■ **RAW RECORDS**:
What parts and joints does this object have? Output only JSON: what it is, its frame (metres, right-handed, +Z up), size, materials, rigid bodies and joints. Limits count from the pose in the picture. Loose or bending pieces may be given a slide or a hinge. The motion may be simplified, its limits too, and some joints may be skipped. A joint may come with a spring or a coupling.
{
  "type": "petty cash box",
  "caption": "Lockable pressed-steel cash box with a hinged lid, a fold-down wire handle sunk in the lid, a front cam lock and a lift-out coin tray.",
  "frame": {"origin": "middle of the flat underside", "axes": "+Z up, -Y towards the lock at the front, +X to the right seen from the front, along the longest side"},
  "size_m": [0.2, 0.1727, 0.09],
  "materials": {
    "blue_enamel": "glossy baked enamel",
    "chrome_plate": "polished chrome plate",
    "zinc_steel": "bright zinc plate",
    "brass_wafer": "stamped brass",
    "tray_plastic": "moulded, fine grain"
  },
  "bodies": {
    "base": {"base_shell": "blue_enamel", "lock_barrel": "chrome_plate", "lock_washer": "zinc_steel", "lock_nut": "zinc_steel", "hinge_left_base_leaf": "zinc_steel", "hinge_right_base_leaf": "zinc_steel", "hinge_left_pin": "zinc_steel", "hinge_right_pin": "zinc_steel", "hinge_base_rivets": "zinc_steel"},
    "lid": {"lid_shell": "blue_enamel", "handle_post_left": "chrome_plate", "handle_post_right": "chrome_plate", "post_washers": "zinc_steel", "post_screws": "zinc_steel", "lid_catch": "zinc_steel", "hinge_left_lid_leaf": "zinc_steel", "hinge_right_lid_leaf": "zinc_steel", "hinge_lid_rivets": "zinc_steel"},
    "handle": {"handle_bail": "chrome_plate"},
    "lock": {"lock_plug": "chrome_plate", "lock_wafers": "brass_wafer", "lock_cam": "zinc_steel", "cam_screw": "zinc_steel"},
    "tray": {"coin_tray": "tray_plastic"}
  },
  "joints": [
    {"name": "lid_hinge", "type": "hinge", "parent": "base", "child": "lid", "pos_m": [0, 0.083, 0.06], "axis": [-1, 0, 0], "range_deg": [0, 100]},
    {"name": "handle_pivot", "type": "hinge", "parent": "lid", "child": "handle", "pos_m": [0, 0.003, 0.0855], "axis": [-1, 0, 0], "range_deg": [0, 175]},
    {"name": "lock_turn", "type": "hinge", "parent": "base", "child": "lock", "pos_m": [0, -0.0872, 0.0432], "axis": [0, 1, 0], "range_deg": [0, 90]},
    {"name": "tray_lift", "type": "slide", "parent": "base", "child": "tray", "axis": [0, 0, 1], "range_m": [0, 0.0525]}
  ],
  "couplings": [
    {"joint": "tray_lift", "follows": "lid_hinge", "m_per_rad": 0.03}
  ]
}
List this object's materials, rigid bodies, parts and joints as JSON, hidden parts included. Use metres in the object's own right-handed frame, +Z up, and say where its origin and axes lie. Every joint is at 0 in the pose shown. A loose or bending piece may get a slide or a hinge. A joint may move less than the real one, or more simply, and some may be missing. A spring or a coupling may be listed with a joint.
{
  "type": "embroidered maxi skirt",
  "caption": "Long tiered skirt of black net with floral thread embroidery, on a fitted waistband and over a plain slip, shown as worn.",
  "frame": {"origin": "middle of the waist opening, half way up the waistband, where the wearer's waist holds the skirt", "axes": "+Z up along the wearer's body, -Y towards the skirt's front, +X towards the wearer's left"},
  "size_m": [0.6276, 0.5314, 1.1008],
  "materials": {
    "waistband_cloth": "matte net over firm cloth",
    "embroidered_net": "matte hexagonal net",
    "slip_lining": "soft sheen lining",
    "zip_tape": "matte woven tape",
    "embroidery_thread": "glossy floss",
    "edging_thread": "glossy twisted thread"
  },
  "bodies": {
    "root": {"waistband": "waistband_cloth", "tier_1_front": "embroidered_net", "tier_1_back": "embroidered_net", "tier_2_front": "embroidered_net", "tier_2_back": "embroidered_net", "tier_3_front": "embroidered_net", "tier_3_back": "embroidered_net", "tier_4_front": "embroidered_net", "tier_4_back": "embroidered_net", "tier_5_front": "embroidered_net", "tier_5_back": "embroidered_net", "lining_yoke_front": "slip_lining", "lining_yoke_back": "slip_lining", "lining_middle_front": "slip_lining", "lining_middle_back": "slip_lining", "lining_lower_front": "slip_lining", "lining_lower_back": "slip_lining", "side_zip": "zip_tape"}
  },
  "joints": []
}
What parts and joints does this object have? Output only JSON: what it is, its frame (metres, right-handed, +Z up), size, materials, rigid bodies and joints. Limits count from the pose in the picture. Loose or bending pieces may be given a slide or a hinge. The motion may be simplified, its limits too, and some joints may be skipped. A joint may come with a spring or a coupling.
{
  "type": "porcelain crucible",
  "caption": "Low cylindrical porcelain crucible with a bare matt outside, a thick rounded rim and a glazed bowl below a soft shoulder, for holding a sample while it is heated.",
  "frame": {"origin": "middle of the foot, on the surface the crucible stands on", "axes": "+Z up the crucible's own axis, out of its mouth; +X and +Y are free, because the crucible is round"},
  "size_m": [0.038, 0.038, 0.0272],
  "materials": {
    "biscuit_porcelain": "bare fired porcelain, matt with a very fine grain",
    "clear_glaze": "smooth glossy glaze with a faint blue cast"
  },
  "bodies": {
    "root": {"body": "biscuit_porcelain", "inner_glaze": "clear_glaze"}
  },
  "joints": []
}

■ **INSTRUCTION**: Can you reproduce all the material exactly?

■ **ANSWER**:
What parts and joints does this object have? Output only JSON: what it is, its frame (metres, right-handed, +Z up), size, materials, rigid bodies and joints. Limits count from the pose in the picture. Loose or bending pieces may be given a slide or a hinge. The motion may be simplified, its limits too, and some joints may be skipped. A joint may come with a spring or a coupling.
{
  "type": "petty cash box",
  "caption": "Lockable pressed-steel cash box with a hinged lid, a fold-down wire handle sunk in the lid, a front cam lock and a lift-out coin tray.",
  "frame": {"origin": "middle of the flat underside", "axes": "+Z up, -Y towards the lock at the front, +X to the right seen from the front, along the longest side"},
  "size_m": [0.2, 0.1727, 0.09],
  "materials": {
    "blue_enamel": "glossy baked enamel",
    "chrome_plate": "polished chrome plate",
    "zinc_steel": "bright zinc plate",
    "brass_wafer": "stamped brass",
    "tray_plastic": "moulded, fine grain"
  },
  "bodies": {
    "base": {"base_shell": "blue_enamel", "lock_barrel": "chrome_plate", "lock_washer": "zinc_steel", "lock_nut": "zinc_steel", "hinge_left_base_leaf": "zinc_steel", "hinge_right_base_leaf": "zinc_steel", "hinge_left_pin": "zinc_steel", "hinge_right_pin": "zinc_steel", "hinge_base_rivets": "zinc_steel"},
    "lid": {"lid_shell": "blue_enamel", "handle_post_left": "chrome_plate", "handle_post_right": "chrome_plate", "post_washers": "zinc_steel", "post_screws": "zinc_steel", "lid_catch": "zinc_steel", "hinge_left_lid_leaf": "zinc_steel", "hinge_right_lid_leaf": "zinc_steel", "hinge_lid_rivets": "zinc_steel"},
    "handle": {"handle_bail": "chrome_plate"},
    "lock": {"lock_plug": "chrome_plate", "lock_wafers": "brass_wafer", "lock_cam": "zinc_steel", "cam_screw": "zinc_steel"},
    "tray": {"coin_tray": "tray_plastic"}
  },
  "joints": [
    {"name": "lid_hinge", "type": "hinge", "parent": "base", "child": "lid", "pos_m": [0, 0.083, 0.06], "axis": [-1, 0, 0], "range_deg": [0, 100]},
    {"name": "handle_pivot", "type": "hinge", "parent": "lid", "child": "handle", "pos_m": [0, 0.003, 0.0855], "axis": [-1, 0, 0], "range_deg": [0, 175]},
    {"name": "lock_turn", "type": "hinge", "parent": "base", "child": "lock", "pos_m": [0, -0.0872, 0.0432], "axis": [0, 1, 0], "range_deg": [0, 90]},
    {"name": "tray_lift", "type": "slide", "parent": "base", "child": "tray", "axis": [0, 0, 1], "range_m": [0, 0.0525]}
  ],
  "couplings": [
    {"joint": "tray_lift", "follows": "lid_hinge", "m_per_rad": 0.03}
  ]
}
List this object's materials, rigid bodies, parts and joints as JSON, hidden parts included. Use metres in the object's own right-handed frame, +Z up, and say where its origin and axes lie. Every joint is at 0 in the pose shown. A loose or bending piece may get a slide or a hinge. A joint may move less than the real one, or more simply, and some may be missing. A spring or a coupling may be listed with a joint.
{
  "type": "embroidered maxi skirt",
  "caption": "Long tiered skirt of black net with floral thread embroidery, on a fitted waistband and over a plain slip, shown as worn.",
  "frame": {"origin": "middle of the waist opening, half way up the waistband, where the wearer's waist holds the skirt", "axes": "+Z up along the wearer's body, -Y towards the skirt's front, +X towards the wearer's left"},
  "size_m": [0.6276, 0.5314, 1.1008],
  "materials": {
    "waistband_cloth": "matte net over firm cloth",
    "embroidered_net": "matte hexagonal net",
    "slip_lining": "soft sheen lining",
    "zip_tape": "matte woven tape",
    "embroidery_thread": "glossy floss",
    "edging_thread": "glossy twisted thread"
  },
  "bodies": {
    "root": {"waistband": "waistband_cloth", "tier_1_front": "embroidered_net", "tier_1_back": "embroidered_net", "tier_2_front": "embroidered_net", "tier_2_back": "embroidered_net", "tier_3_front": "embroidered_net", "tier_3_back": "embroidered_net", "tier_4_front": "embroidered_net", "tier_4_back": "embroidered_net", "tier_5_front": "embroidered_net", "tier_5_back": "embroidered_net", "lining_yoke_front": "slip_lining", "lining_yoke_back": "slip_lining", "lining_middle_front": "slip_lining", "lining_middle_back": "slip_lining", "lining_lower_front": "slip_lining", "lining_lower_back": "slip_lining", "side_zip": "zip_tape"}
  },
  "joints": []
}
What parts and joints does this object have? Output only JSON: what it is, its frame (metres, right-handed, +Z up), size, materials, rigid bodies and joints. Limits count from the pose in the picture. Loose or bending pieces may be given a slide or a hinge. The motion may be simplified, its limits too, and some joints may be skipped. A joint may come with a spring or a coupling.
{
  "type": "porcelain crucible",
  "caption": "Low cylindrical porcelain crucible with a bare matt outside, a thick rounded rim and a glazed bowl below a soft shoulder, for holding a sample while it is heated.",
  "frame": {"origin": "middle of the foot, on the surface the crucible stands on", "axes": "+Z up the crucible's own axis, out of its mouth; +X and +Y are free, because the crucible is round"},
  "size_m": [0.038, 0.038, 0.0272],
  "materials": {
    "biscuit_porcelain": "bare fired porcelain, matt with a very fine grain",
    "clear_glaze": "smooth glossy glaze with a faint blue cast"
  },
  "bodies": {
    "root": {"body": "biscuit_porcelain", "inner_glaze": "clear_glaze"}
  },
  "joints": []
}